**WORK TO COMPLETE:** Return all of the data exactly as given.
>> BEGIN
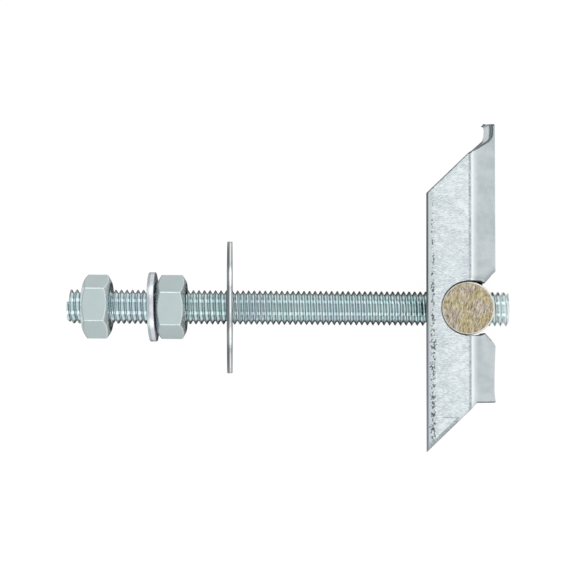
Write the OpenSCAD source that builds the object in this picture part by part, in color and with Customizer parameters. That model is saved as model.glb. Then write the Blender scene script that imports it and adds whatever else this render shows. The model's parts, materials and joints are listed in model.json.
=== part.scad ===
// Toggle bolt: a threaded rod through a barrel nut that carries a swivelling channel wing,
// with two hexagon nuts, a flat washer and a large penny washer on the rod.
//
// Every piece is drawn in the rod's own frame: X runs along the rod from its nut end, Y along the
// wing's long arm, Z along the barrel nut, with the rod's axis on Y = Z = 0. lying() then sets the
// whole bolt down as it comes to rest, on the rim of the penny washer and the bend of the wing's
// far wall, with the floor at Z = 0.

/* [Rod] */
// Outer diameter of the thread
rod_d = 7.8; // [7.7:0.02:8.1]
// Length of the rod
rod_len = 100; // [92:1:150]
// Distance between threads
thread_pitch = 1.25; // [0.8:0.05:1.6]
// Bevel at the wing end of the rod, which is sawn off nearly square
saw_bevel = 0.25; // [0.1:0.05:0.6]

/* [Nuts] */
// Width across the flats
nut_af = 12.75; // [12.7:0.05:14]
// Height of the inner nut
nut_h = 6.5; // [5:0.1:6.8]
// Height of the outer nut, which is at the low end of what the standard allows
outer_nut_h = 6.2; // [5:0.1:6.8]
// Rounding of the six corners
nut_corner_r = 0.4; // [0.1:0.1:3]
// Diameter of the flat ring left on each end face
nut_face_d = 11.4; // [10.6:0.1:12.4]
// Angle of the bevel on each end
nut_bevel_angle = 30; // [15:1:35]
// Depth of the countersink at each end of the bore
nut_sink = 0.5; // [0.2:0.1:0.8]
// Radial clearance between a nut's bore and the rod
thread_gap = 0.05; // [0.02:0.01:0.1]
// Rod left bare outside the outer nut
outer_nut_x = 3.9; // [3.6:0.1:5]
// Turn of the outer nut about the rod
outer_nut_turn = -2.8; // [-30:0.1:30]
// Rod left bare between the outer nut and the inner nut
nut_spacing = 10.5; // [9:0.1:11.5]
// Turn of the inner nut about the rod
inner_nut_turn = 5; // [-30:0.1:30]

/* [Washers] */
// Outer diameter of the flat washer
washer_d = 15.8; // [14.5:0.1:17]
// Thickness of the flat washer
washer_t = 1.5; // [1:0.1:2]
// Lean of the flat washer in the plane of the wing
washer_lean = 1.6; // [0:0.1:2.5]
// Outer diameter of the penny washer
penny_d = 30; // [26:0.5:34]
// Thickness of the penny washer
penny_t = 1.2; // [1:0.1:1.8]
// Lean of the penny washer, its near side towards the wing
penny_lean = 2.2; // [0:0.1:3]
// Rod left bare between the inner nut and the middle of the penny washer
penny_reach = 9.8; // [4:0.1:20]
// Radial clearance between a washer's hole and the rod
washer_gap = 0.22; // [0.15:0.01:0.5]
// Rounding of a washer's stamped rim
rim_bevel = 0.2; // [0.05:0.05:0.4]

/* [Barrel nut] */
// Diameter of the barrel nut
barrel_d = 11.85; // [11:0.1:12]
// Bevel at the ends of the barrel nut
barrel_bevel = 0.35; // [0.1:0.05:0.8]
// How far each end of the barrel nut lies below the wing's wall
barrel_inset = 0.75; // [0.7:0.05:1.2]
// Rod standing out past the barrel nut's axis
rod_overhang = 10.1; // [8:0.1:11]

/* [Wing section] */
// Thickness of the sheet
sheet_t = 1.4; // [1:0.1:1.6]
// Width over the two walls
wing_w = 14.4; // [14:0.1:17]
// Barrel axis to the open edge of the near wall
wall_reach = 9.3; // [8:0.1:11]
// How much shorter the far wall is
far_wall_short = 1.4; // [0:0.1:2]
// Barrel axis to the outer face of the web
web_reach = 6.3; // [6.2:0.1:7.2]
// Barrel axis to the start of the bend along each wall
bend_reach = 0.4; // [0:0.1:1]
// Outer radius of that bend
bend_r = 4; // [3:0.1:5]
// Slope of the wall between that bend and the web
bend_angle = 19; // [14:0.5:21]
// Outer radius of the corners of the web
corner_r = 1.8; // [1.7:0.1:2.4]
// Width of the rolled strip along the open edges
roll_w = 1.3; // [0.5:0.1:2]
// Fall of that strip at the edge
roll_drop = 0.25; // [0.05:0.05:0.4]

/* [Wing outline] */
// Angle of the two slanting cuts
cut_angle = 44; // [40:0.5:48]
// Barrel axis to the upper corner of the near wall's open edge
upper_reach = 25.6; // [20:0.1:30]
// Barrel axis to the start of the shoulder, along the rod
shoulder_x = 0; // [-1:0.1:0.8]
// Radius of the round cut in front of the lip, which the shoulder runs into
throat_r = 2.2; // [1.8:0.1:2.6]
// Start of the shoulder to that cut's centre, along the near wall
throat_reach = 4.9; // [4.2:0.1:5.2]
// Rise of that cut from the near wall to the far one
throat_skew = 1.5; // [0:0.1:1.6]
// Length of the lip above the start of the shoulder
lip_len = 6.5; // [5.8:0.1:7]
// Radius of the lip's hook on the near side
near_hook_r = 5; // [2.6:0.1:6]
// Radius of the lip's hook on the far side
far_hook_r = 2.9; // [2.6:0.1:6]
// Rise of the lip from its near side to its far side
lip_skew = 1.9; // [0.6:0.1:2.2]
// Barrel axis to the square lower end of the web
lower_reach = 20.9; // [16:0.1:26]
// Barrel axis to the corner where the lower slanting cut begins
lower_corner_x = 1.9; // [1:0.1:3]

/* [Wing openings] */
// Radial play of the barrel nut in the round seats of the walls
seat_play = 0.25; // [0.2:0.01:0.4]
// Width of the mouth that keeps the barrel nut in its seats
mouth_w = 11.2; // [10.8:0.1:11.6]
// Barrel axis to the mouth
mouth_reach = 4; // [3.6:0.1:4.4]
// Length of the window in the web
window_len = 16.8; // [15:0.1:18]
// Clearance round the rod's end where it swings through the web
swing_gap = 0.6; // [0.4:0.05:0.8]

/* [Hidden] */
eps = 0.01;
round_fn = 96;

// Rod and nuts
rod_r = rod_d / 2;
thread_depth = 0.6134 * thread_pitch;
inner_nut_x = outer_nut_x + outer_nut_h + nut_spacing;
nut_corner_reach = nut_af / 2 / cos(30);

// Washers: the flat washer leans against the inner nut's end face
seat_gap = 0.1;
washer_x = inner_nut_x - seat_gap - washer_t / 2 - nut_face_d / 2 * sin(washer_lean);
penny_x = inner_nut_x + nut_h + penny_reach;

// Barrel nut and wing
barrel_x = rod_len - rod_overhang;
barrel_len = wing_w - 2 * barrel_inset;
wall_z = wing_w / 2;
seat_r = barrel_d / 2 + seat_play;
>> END
**RESULT:**
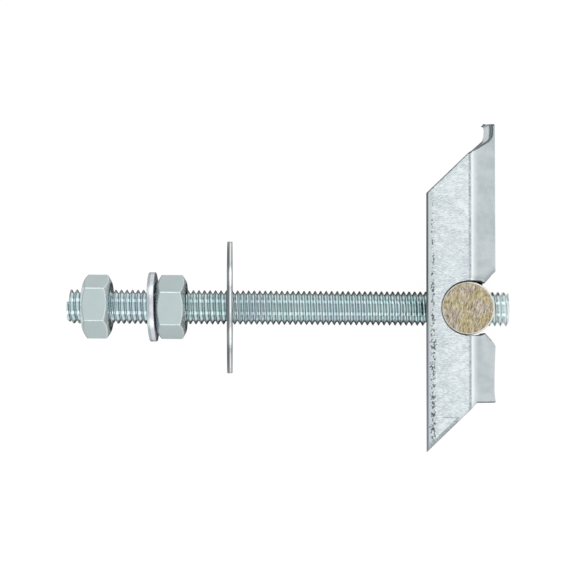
Write the OpenSCAD source that builds the object in this picture part by part, in color and with Customizer parameters. That model is saved as model.glb. Then write the Blender scene script that imports it and adds whatever else this render shows. The model's parts, materials and joints are listed in model.json.
=== part.scad ===
// Toggle bolt: a threaded rod through a barrel nut that carries a swivelling channel wing,
// with two hexagon nuts, a flat washer and a large penny washer on the rod.
//
// Every piece is drawn in the rod's own frame: X runs along the rod from its nut end, Y along the
// wing's long arm, Z along the barrel nut, with the rod's axis on Y = Z = 0. lying() then sets the
// whole bolt down as it comes to rest, on the rim of the penny washer and the bend of the wing's
// far wall, with the floor at Z = 0.

/* [Rod] */
// Outer diameter of the thread
rod_d = 7.8; // [7.7:0.02:8.1]
// Length of the rod
rod_len = 100; // [92:1:150]
// Distance between threads
thread_pitch = 1.25; // [0.8:0.05:1.6]
// Bevel at the wing end of the rod, which is sawn off nearly square
saw_bevel = 0.25; // [0.1:0.05:0.6]

/* [Nuts] */
// Width across the flats
nut_af = 12.75; // [12.7:0.05:14]
// Height of the inner nut
nut_h = 6.5; // [5:0.1:6.8]
// Height of the outer nut, which is at the low end of what the standard allows
outer_nut_h = 6.2; // [5:0.1:6.8]
// Rounding of the six corners
nut_corner_r = 0.4; // [0.1:0.1:3]
// Diameter of the flat ring left on each end face
nut_face_d = 11.4; // [10.6:0.1:12.4]
// Angle of the bevel on each end
nut_bevel_angle = 30; // [15:1:35]
// Depth of the countersink at each end of the bore
nut_sink = 0.5; // [0.2:0.1:0.8]
// Radial clearance between a nut's bore and the rod
thread_gap = 0.05; // [0.02:0.01:0.1]
// Rod left bare outside the outer nut
outer_nut_x = 3.9; // [3.6:0.1:5]
// Turn of the outer nut about the rod
outer_nut_turn = -2.8; // [-30:0.1:30]
// Rod left bare between the outer nut and the inner nut
nut_spacing = 10.5; // [9:0.1:11.5]
// Turn of the inner nut about the rod
inner_nut_turn = 5; // [-30:0.1:30]

/* [Washers] */
// Outer diameter of the flat washer
washer_d = 15.8; // [14.5:0.1:17]
// Thickness of the flat washer
washer_t = 1.5; // [1:0.1:2]
// Lean of the flat washer in the plane of the wing
washer_lean = 1.6; // [0:0.1:2.5]
// Outer diameter of the penny washer
penny_d = 30; // [26:0.5:34]
// Thickness of the penny washer
penny_t = 1.2; // [1:0.1:1.8]
// Lean of the penny washer, its near side towards the wing
penny_lean = 2.2; // [0:0.1:3]
// Rod left bare between the inner nut and the middle of the penny washer
penny_reach = 9.8; // [4:0.1:20]
// Radial clearance between a washer's hole and the rod
washer_gap = 0.22; // [0.15:0.01:0.5]
// Rounding of a washer's stamped rim
rim_bevel = 0.2; // [0.05:0.05:0.4]

/* [Barrel nut] */
// Diameter of the barrel nut
barrel_d = 11.85; // [11:0.1:12]
// Bevel at the ends of the barrel nut
barrel_bevel = 0.35; // [0.1:0.05:0.8]
// How far each end of the barrel nut lies below the wing's wall
barrel_inset = 0.75; // [0.7:0.05:1.2]
// Rod standing out past the barrel nut's axis
rod_overhang = 10.1; // [8:0.1:11]

/* [Wing section] */
// Thickness of the sheet
sheet_t = 1.4; // [1:0.1:1.6]
// Width over the two walls
wing_w = 14.4; // [14:0.1:17]
// Barrel axis to the open edge of the near wall
wall_reach = 9.3; // [8:0.1:11]
// How much shorter the far wall is
far_wall_short = 1.4; // [0:0.1:2]
// Barrel axis to the outer face of the web
web_reach = 6.3; // [6.2:0.1:7.2]
// Barrel axis to the start of the bend along each wall
bend_reach = 0.4; // [0:0.1:1]
// Outer radius of that bend
bend_r = 4; // [3:0.1:5]
// Slope of the wall between that bend and the web
bend_angle = 19; // [14:0.5:21]
// Outer radius of the corners of the web
corner_r = 1.8; // [1.7:0.1:2.4]
// Width of the rolled strip along the open edges
roll_w = 1.3; // [0.5:0.1:2]
// Fall of that strip at the edge
roll_drop = 0.25; // [0.05:0.05:0.4]

/* [Wing outline] */
// Angle of the two slanting cuts
cut_angle = 44; // [40:0.5:48]
// Barrel axis to the upper corner of the near wall's open edge
upper_reach = 25.6; // [20:0.1:30]
// Barrel axis to the start of the shoulder, along the rod
shoulder_x = 0; // [-1:0.1:0.8]
// Radius of the round cut in front of the lip, which the shoulder runs into
throat_r = 2.2; // [1.8:0.1:2.6]
// Start of the shoulder to that cut's centre, along the near wall
throat_reach = 4.9; // [4.2:0.1:5.2]
// Rise of that cut from the near wall to the far one
throat_skew = 1.5; // [0:0.1:1.6]
// Length of the lip above the start of the shoulder
lip_len = 6.5; // [5.8:0.1:7]
// Radius of the lip's hook on the near side
near_hook_r = 5; // [2.6:0.1:6]
// Radius of the lip's hook on the far side
far_hook_r = 2.9; // [2.6:0.1:6]
// Rise of the lip from its near side to its far side
lip_skew = 1.9; // [0.6:0.1:2.2]
// Barrel axis to the square lower end of the web
lower_reach = 20.9; // [16:0.1:26]
// Barrel axis to the corner where the lower slanting cut begins
lower_corner_x = 1.9; // [1:0.1:3]

/* [Wing openings] */
// Radial play of the barrel nut in the round seats of the walls
seat_play = 0.25; // [0.2:0.01:0.4]
// Width of the mouth that keeps the barrel nut in its seats
mouth_w = 11.2; // [10.8:0.1:11.6]
// Barrel axis to the mouth
mouth_reach = 4; // [3.6:0.1:4.4]
// Length of the window in the web
window_len = 16.8; // [15:0.1:18]
// Clearance round the rod's end where it swings through the web
swing_gap = 0.6; // [0.4:0.05:0.8]

/* [Hidden] */
eps = 0.01;
round_fn = 96;

// Rod and nuts
rod_r = rod_d / 2;
thread_depth = 0.6134 * thread_pitch;
inner_nut_x = outer_nut_x + outer_nut_h + nut_spacing;
nut_corner_reach = nut_af / 2 / cos(30);

// Washers: the flat washer leans against the inner nut's end face
seat_gap = 0.1;
washer_x = inner_nut_x - seat_gap - washer_t / 2 - nut_face_d / 2 * sin(washer_lean);
penny_x = inner_nut_x + nut_h + penny_reach;

// Barrel nut and wing
barrel_x = rod_len - rod_overhang;
barrel_len = wing_w - 2 * barrel_inset;
wall_z = wing_w / 2;
seat_r = barrel_d / 2 + seat_play;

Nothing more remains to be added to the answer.